Word for word, restate every line of the listing that follows.

• Record list
---------------
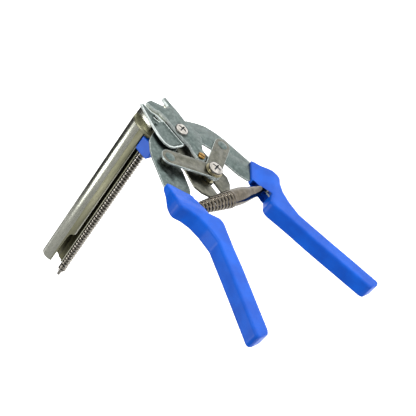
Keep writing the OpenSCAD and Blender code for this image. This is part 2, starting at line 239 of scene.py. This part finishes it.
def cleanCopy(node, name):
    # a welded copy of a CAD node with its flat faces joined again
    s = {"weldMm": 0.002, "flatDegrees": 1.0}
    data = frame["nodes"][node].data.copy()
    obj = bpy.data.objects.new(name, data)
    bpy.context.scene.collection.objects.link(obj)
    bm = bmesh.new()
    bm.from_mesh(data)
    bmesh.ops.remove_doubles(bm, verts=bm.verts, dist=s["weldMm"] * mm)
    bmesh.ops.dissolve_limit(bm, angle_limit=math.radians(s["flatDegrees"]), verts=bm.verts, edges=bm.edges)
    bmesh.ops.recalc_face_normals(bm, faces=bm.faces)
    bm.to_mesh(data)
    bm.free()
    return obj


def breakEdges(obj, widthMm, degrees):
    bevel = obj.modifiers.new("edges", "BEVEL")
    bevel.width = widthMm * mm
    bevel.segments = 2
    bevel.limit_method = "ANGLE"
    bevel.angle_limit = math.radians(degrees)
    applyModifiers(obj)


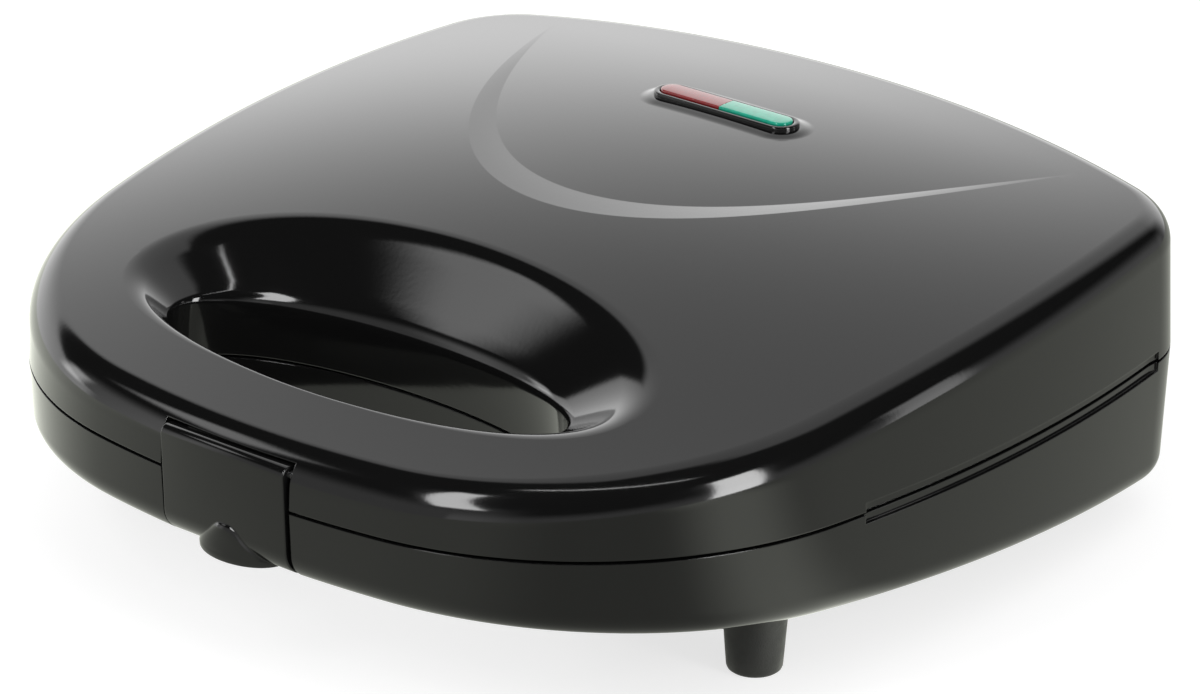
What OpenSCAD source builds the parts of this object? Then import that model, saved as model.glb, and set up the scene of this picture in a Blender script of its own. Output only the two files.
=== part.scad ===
---------------
• Correct output
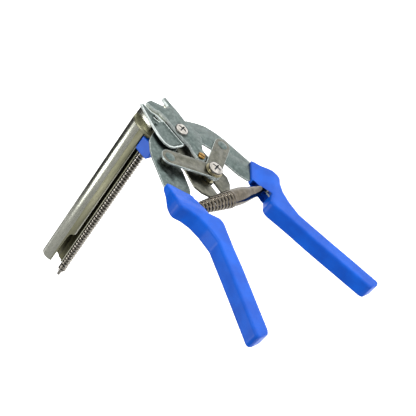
Keep writing the OpenSCAD and Blender code for this image. This is part 2, starting at line 239 of scene.py. This part finishes it.
def cleanCopy(node, name):
    # a welded copy of a CAD node with its flat faces joined again
    s = {"weldMm": 0.002, "flatDegrees": 1.0}
    data = frame["nodes"][node].data.copy()
    obj = bpy.data.objects.new(name, data)
    bpy.context.scene.collection.objects.link(obj)
    bm = bmesh.new()
    bm.from_mesh(data)
    bmesh.ops.remove_doubles(bm, verts=bm.verts, dist=s["weldMm"] * mm)
    bmesh.ops.dissolve_limit(bm, angle_limit=math.radians(s["flatDegrees"]), verts=bm.verts, edges=bm.edges)
    bmesh.ops.recalc_face_normals(bm, faces=bm.faces)
    bm.to_mesh(data)
    bm.free()
    return obj


def breakEdges(obj, widthMm, degrees):
    bevel = obj.modifiers.new("edges", "BEVEL")
    bevel.width = widthMm * mm
    bevel.segments = 2
    bevel.limit_method = "ANGLE"
    bevel.angle_limit = math.radians(degrees)
    applyModifiers(obj)


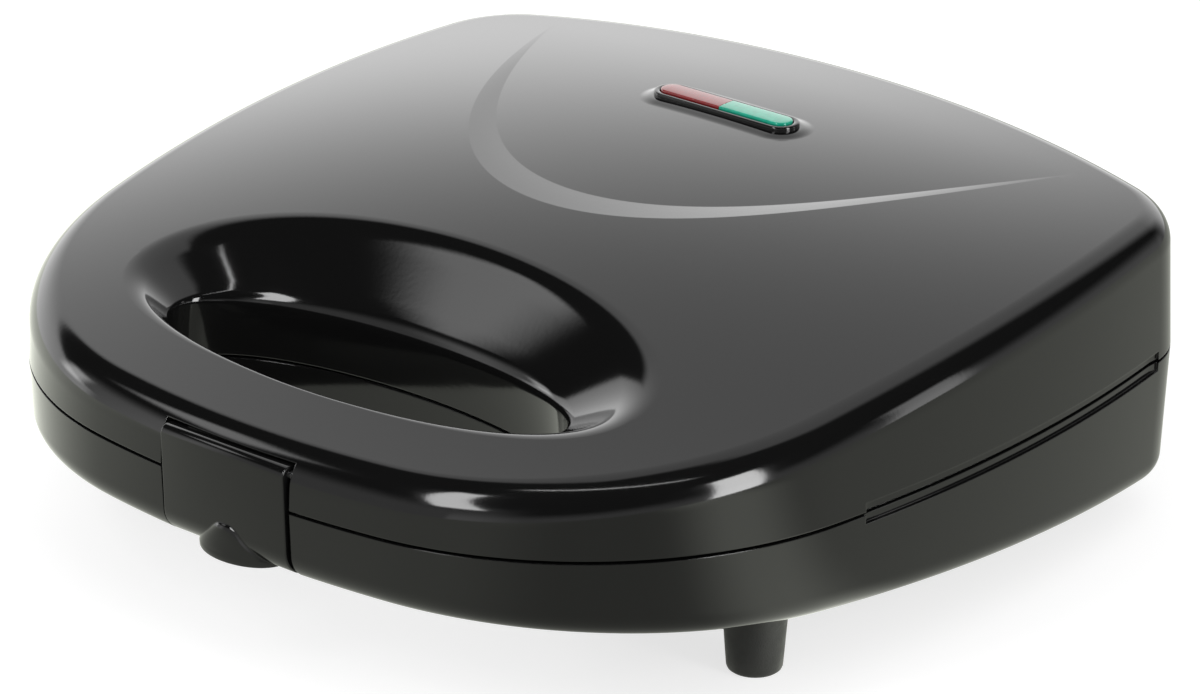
What OpenSCAD source builds the parts of this object? Then import that model, saved as model.glb, and set up the scene of this picture in a Blender script of its own. Output only the two files.
=== part.scad ===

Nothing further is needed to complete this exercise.